Q&A with Olga Alexopoulou :
+When did you start your pursuit for the color blue and where did this journey take you to?
I have always been fascinated with blue, it has a special magnetism, it draws me in like no other colour. What's fascinating is that our human eyes can only see 3% of the intensity of blue yet it's the most popular colour across most cultures. I have spent years studying the colour blue from antiquity to today, often travelling around the world to explore different blue pigments. The search for cobalt blue as it is used in the traditional way in Blue & White porcelain, for example, took me to Jingdezhen, China, the porcelain capital of the world. Then when I heard about the nanocrystals called quantum dots and their amazing optical qualities, I thought that I needed to explore whether we could make a pigment with them, what is now called Quantum Blue. Quantum dots are inorganic nanocrystals made from semiconductors, and they comprise an entirely new class of materials then the ones used to make pigments for art. The purity of the colour of quantum dots makes them the purest colour phosphors one can find.
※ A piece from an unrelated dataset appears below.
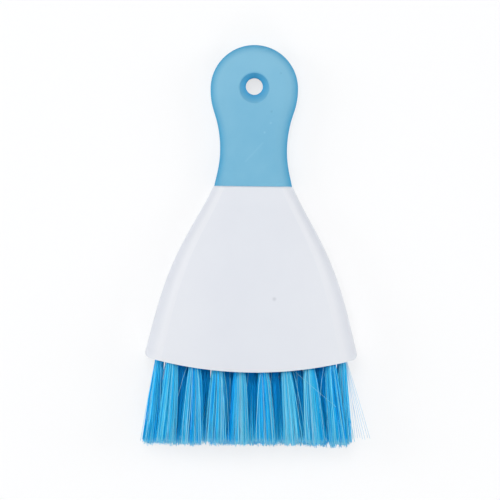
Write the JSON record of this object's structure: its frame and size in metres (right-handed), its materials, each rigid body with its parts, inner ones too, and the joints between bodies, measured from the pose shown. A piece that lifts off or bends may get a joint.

+Where do you get your inspiration from?
I would like to use a quote that perfectly answers this question: "Look into the stains of walls, or the ashes of a fire, or clouds, or mud or like places, in which, if you consider them well, you may find really marvelous ideas. The mind of the painter is stimulated to new discoveries, the composition of battles of animals and men, various compositions of landscapes and monstrous things, such as devils and similar things, which may bring you honor, because by indistinct things the mind is stimulated to new inventions." - Leonardo da Vinci
+What about jeans? How many pairs do you own and what is your best denim/jeans moment?
4 pairs live in my closet. One of my favourite pairs is a very old one that I got from a tiny shop in the port city of Piraeus and I wore it until it was just a bunch of threads hanging on to dear life.